October 22nd, 2014 by Jordan

A special demo of Gran Turismo 6 with fully integrated motion simulation was shown to the public at Fuji Speedway in Japan, during the latest round of the FIA World Endurance Championship. The game was running in a triple-monitor configuration on the SimCraft APEX3 GT motion simulation rig, allowing attendees to drive the Toyota TS030.

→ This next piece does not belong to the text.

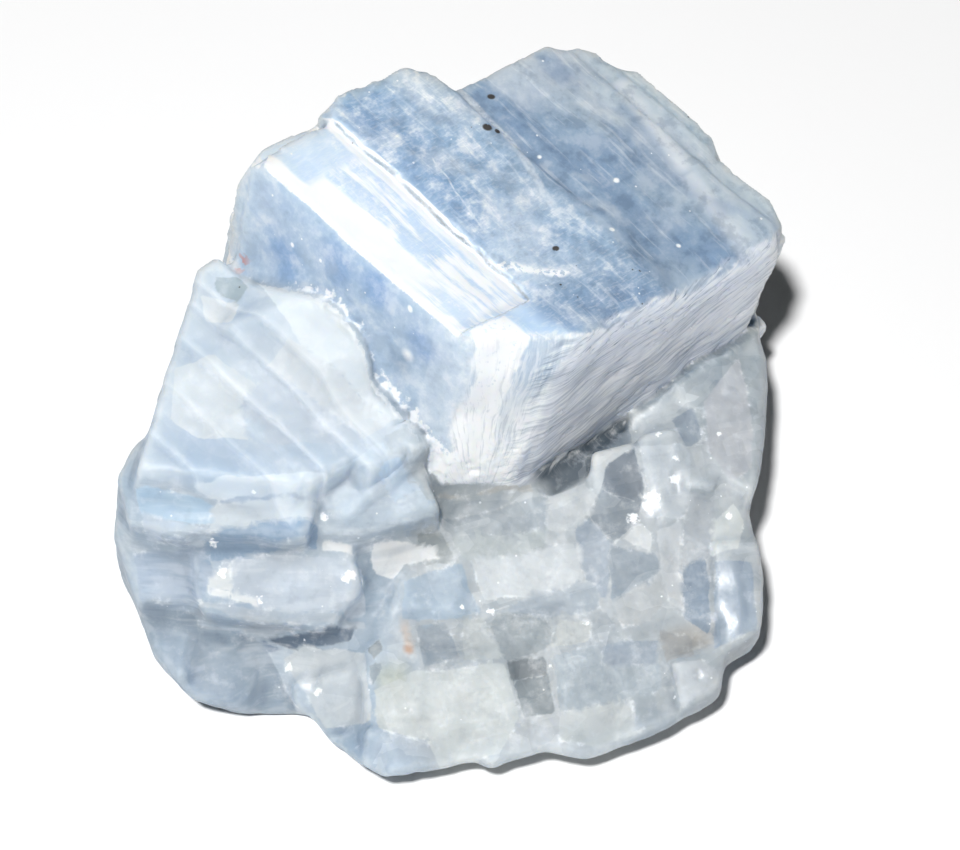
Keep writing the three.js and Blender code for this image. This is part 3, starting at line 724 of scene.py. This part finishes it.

As most readers will realize, this is very unusual. Although other “motion rigs” have been used with GT games before, they were custom-built, one-off implementations, or generated motion feedback from controller inputs, like the Subaru Simulator running GT4 or the Audi motion rigs used at European game shows.

simcraft-apex3-gt6-1

To find out if that was the case here, I reached out to SimCraft and learned the technology behind this demo is much more interesting, and the company has been working closely with Polyphony Digital for quite some time to refine the motion feedback:

“We’re pulling physics data out of the PlayStation; we have a full motion interface with Gran Turismo 6 that allows us to pull the physics files that we need in order to control pitch, roll, and yaw,” said SimCraft brand manager Sean Yoder. “It’s running real-time chassis dynamics and terrain dynamics, so what you’re seeing there is actually the race surface as it is in the game.”

To be clear, this does not indicate motion simulation for consumers is coming to Gran Turismo any time soon, but it is a positive sign things are moving in that direction.

Although motion simulators are currently too expensive for most people (the APEX3 rig in the video above starts at $30,000 USD), Sean confirmed that SimCraft is hard at work developing a significantly lower-priced platform, designed to bring motion simulation to mass-market consumers.

If SimCraft can pull that off – and Polyphony Digital decides to support motion simulators – the next few years could see a rapid evolution in console driving games.